- _EXERCISE PROMPT_:
Give the data again exactly, from its opening line through the line in which "dim table top." appears.

- _SOURCE EXCERPT_:
────────────────────────────────────────
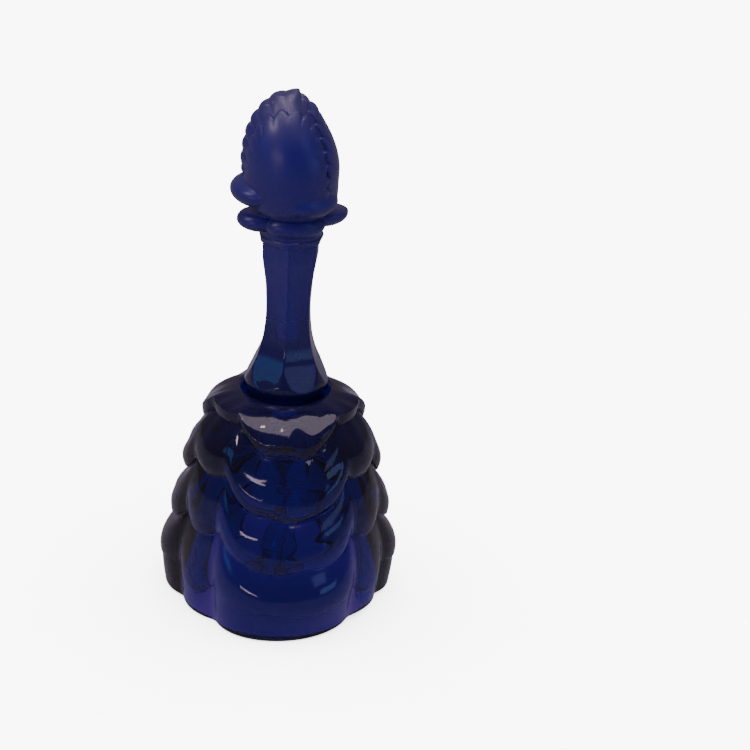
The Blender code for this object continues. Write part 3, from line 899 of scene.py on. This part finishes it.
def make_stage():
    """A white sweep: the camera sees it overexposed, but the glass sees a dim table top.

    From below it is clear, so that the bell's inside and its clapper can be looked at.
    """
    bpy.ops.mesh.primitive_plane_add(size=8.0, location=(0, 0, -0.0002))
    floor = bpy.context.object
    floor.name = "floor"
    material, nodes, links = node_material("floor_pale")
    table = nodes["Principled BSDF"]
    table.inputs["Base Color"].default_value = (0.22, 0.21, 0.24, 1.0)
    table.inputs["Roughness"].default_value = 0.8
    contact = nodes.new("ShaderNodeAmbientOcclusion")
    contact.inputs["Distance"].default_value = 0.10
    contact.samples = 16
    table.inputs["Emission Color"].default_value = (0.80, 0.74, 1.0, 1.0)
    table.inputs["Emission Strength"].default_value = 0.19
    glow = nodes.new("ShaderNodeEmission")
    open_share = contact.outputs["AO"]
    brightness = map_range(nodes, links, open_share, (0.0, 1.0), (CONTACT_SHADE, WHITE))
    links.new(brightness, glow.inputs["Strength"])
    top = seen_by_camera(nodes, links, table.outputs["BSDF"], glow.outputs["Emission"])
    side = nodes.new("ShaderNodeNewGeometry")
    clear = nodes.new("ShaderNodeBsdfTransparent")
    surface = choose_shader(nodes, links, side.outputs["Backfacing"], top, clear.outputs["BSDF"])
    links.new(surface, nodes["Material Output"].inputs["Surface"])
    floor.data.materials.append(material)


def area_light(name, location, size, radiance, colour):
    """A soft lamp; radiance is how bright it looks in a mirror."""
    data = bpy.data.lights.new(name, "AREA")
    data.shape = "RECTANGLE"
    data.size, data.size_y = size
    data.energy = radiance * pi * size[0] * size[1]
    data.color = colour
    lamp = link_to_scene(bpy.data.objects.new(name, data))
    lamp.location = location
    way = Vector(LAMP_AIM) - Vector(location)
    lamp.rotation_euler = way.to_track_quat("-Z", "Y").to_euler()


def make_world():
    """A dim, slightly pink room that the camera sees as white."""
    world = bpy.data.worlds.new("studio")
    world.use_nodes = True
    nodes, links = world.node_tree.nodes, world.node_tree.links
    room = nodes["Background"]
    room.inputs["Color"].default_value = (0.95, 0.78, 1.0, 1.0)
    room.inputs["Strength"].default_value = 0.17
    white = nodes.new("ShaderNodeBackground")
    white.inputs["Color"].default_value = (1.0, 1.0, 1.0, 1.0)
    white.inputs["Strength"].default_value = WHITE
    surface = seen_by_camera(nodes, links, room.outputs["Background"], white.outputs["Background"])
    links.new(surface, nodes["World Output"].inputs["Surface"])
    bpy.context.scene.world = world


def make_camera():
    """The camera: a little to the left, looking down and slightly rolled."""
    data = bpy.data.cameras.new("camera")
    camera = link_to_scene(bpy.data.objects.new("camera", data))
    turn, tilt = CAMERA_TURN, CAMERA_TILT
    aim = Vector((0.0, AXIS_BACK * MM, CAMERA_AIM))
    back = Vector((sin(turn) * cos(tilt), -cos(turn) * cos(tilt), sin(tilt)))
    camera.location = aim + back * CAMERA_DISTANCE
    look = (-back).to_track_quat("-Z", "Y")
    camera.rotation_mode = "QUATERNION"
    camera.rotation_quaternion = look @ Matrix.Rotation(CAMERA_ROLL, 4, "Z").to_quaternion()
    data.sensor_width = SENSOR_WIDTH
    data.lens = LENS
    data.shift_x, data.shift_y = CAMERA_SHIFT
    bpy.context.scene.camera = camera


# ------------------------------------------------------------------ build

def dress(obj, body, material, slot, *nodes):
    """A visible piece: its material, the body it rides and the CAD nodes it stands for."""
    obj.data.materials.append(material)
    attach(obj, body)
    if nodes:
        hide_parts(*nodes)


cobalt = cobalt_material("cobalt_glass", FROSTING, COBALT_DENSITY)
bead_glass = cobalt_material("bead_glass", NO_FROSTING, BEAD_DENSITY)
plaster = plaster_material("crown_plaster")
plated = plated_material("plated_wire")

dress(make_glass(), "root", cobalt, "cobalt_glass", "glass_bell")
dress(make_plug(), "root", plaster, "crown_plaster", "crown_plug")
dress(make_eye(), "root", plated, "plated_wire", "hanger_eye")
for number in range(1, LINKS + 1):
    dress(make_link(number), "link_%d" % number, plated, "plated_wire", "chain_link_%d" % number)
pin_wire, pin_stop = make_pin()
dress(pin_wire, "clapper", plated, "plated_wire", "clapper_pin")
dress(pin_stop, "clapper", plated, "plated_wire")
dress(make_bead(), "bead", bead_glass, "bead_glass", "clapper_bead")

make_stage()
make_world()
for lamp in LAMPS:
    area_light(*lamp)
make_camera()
────────────────────────────────────────
- _FULL OUTPUT_:
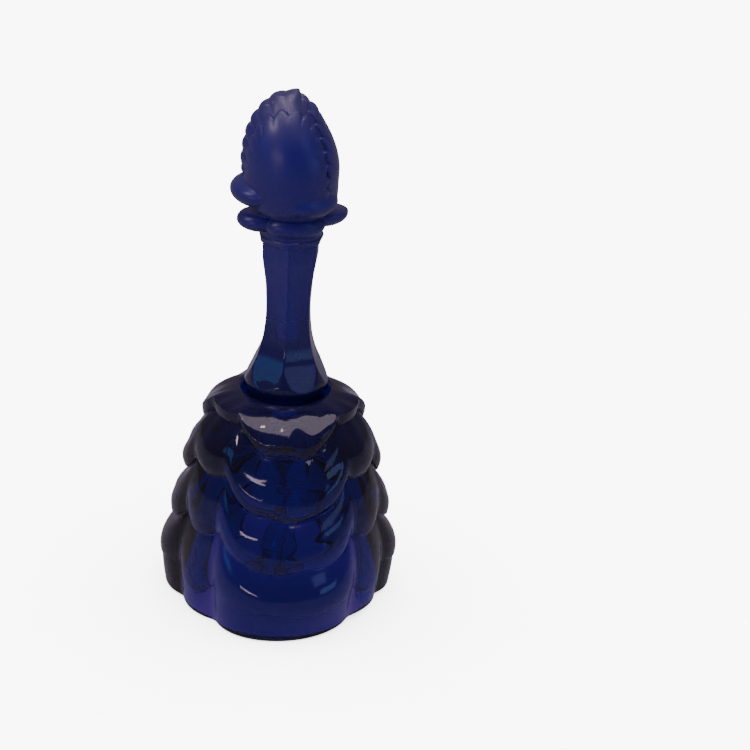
The Blender code for this object continues. Write part 3, from line 899 of scene.py on. This part finishes it.
def make_stage():
    """A white sweep: the camera sees it overexposed, but the glass sees a dim table top.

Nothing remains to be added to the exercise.